The API economy is about openness. It is about providing an open transport to achieve new value and new business propositions through greater relationships and connections. In respect to that, the term ‘open’ can often be mistaken for ‘open source’ so in many ways, too many companies have mistaken the concept of open source for carte blanche in house R&D projects to create open APIs.
This has led to an overload of examples of ‘reinventing the wheel’. We don’t need to reinvent the wheel, we need to deploy the best fitting wheels in the right way, to the most valuable opportunities to grow our businesses. Sometimes that does mean open source, but it might also mean combining open, proprietary and open source architectures to deploy wheels in the most valuable way that will allow companies to industrialise the solutions and derive the greatest value from them.
EB: What is technical debt and why is this important for organisation’s looking to embrace the API Economy?
‘Technical debt’ is quite literally a cost-based pseudonym for age old ‘legacy’ systems.
However, technical debt can also refer to in-house owned and maintained data centers, long and expensive contracts with third party service companies, contractors running the creaking IT infrastructure and old legacy systems developed in-house that are no longer viable.
If technical debt is not repaid, then it accumulates interest making it harder and more expensive to change later on. Every established organisation has technical debt but very few can afford to pay it all off in one go.
Therefore, managing technical debt is a given and priorities need to be set about what you pay off and when for the maximum effect. Laying the groundwork for the API economy can be started by embracing methodologies like Agile and DevOps, to avoid debt in the first place and help in its reduction over time. It is also important to make sure that future technology investments are focused on those that can support open standards and componentisation.
EB: What is the role of governance in the API economy and why is it so important?
Governance is a huge topic in the IoT space.

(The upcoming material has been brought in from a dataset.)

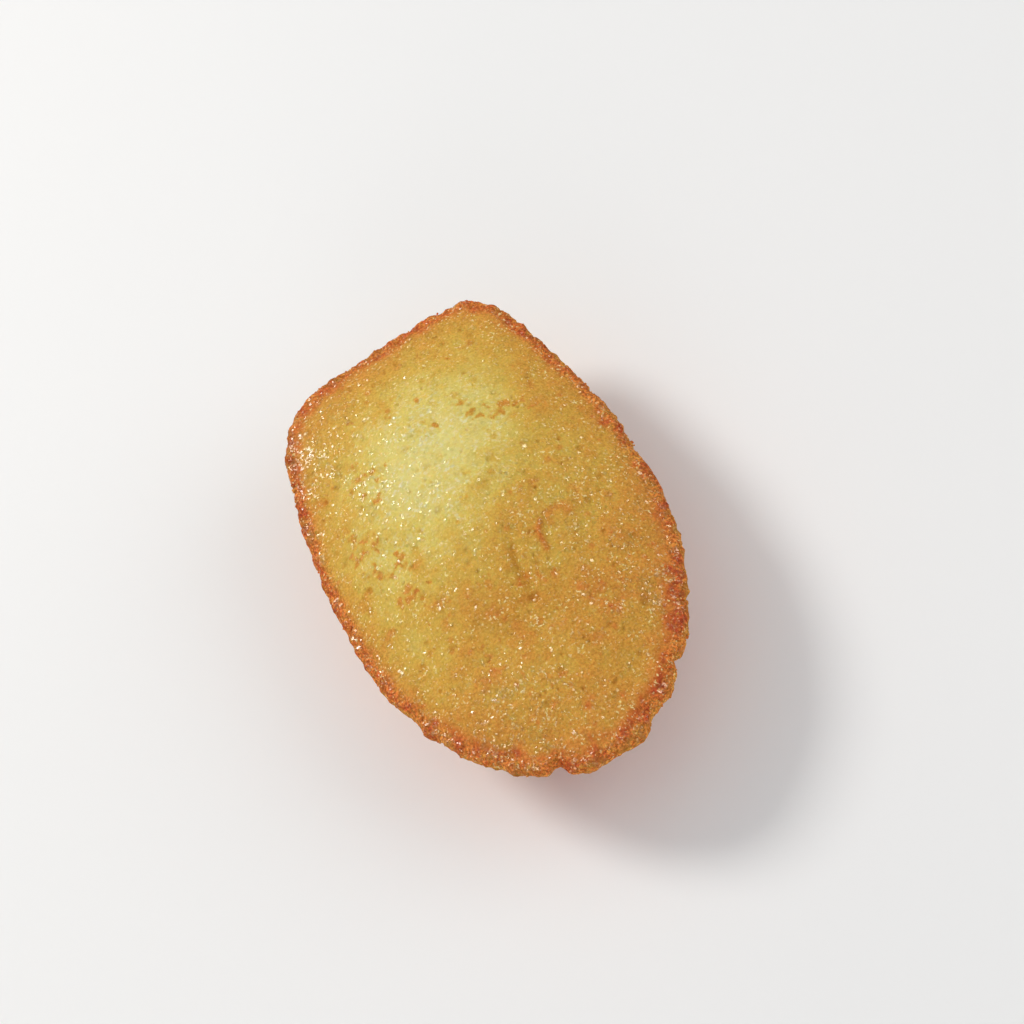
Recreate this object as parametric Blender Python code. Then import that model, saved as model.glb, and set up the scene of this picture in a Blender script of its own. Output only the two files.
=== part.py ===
"""A madeleine: a small sponge cake baked in a shell-shaped tin. It lies on its shell, risen side up.

It is one solid. +Z is up, +Y points from the rounded, scalloped fan end to the squarish hinge end, and the
origin is under the middle of the cake, on the surface that it stands on. Units are metres.

The skin is a stack of closed rings. Each ring has one point on every spoke, so that the rings join into
strips of quads: down from the dome's middle, round the rim and under the shell. Under the shell the spokes
of the fan end lean towards the hinge, and the ribs follow them.
"""

import math

import bmesh
import bpy
import numpy as np

# Driving sizes.
LENGTH = 0.075  # hinge edge to fan tip
WIDTH = 0.0468  # across the widest place
SHELL_DEPTH = 0.0140  # rest spot up to the underside of the rim
RIM_THICKNESS = 0.0024  # the thin edge all round, between the shell and the risen top
DOME_HEIGHT = 0.0078  # the bump, over the top of the rim

# Outline: a half ellipse at the fan end and a squarish, tapered half at the hinge end.
FAN_SHARE = 0.470  # share of the length on the fan side of the widest place
FAN_LENGTH = LENGTH * FAN_SHARE
HINGE_LENGTH = LENGTH - FAN_LENGTH
HALF_WIDTH = WIDTH / 2
WIDEST_Y = FAN_LENGTH - LENGTH / 2
MIDDLE = np.array([0.0, WIDEST_Y])
FAN_POWER = 1.94  # superellipse power: 2 is an ellipse
HINGE_POWER = 5.6
LEFT_TAPER = 0.130  # how much nearer the middle line the hinge end is than the widest place, at -X
RIGHT_TAPER = 0.235  # and at +X
TAPER_START = 0.7  # over this share of the hinge half the taper sets in
HINGE_SLANT = 0.100  # the hinge edge isn't quite square to the length
OUTLINE_SAMPLES = 1440

# Ribs, counted along the rim. Rib 0 is the middle one, and the grooves are at the halves between. The edges
# are rim lengths from the fan tip, below zero on the -X side: the ends of the first and last rib, and the
# grooves between.
RIB_EDGES = (-0.0395, -0.0310, -0.0225, -0.0145, -0.0073, 0.0010, 0.0090, 0.0166, 0.0255, 0.0345)
RIB_COUNT = len(RIB_EDGES) - 1
RIB_FADE = 1.1  # the last ribs at the sides die away over this many ribs
RIB_FOCUS = np.array([0.0, 0.018])  # the ribs run towards this place on the hinge side
FULL_LEAN = 0.022  # rim length from the fan tip to where the spokes lean less
NO_LEAN = 0.066  # and to where they run straight to the middle
GROOVE_DEPTH = 0.0012
GROOVE_UNEVENNESS = 0.35  # how much shallower the faintest groove is than the deepest
GROOVE_RATE = 1.9
GROOVE_START = -0.62
GROOVE_INNER_END = 0.42  # share of the shell's rings, from the middle, where the grooves begin
GROOVE_FULL = 0.88  # and where they have their full depth
SCALLOPS = (0.0002, 0.0001, 0.0005, 0.0014, 0.0005, 0.0011, 0.0009, 0.0003)  # how far each draws the rim in
SCALLOP_SHYNESS = 9  # how soon the scallops fade from the rim towards the dome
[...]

The challenges of joining many different things and products together, all of which use different APIs and levels of security, means that we witness an increase in attacks on vulnerabilities over the internet. It requires vendors and manufacturers to work closer together.
New regulations such as the EU GDPR will force companies to think very differently about the safety of the data they store. Fines for non-compliance will be up to four percent of worldwide turnovers.
The large penalties and the continuous cyber infringements into business networks becomes so risky that it is a better option to offload the risk of managing the data to a provider in the cloud or the actual source of the data being the individual themselves.
EB: How does the API Economy play into the Fourth Industrial Revolution?
The API economy is one of the many technological branches of the Fourth Industrial revolution.
Other branches include the Platform Economy, Algorithmic Economy, Internet of Things, Cyber, Blockchain, AI and Machine Learning and Cognitive Computing.
However, these branches of the Fourth Industrial Revolution are not mutually exclusive. For example, current thinking is that for AI to succeed and be widely adopted, we need people to involve more IoT devices in their daily lives for AI to help control. Conversely, for the IoT to become successful, we need AI to control and bring together the ecosystems of the disparate IoT world into simple-to-use, passive, Natural Language Processing and interactive interfaces.
EB: Does the Fourth Industrial Revolution create any significant obstacles or challenges for the API Economy?
The main challenges will be around the proliferation of connected devices and the management of threats to our infrastructure and operations.
According to our research with the Centre of Economics and Business Research, the total economic benefit to the UK from IoT is expected to total £81 billion over the period 2015-2020. However, with over 20 billion connected devices by 2020 there needs to be a balance of threat vs. benefit adopted by manufacturers otherwise the adoption rate for the API economy will fall.
EB: Does the Fourth Industrial Revolution make governing an API Economy more difficult? Or easier?
It should become easier as the Fourth Industrial Revolution will drive many of the standards and governance that will be required for the API economy to be successful.
EB: Organisations have two choices – augment existing infrastructure or replace it with new tech. How should companies go about making this choice?
The successful adoption of technological advances requires evolution not revolution.
Whenever you rip out and replace you generally fail to achieve significant adoption. Hence the most successful companies that embrace the Fourth Industrial Revolution will take full advantage of augmenting what they have and phasing in new technologies as they go forward. It’s extremely cheap and easy to try something, fail or succeed, then move on to the next idea.
In this exciting new world, adopting what works and replacing legacy systems and skills over time with iterations of change will be the best way to succeed.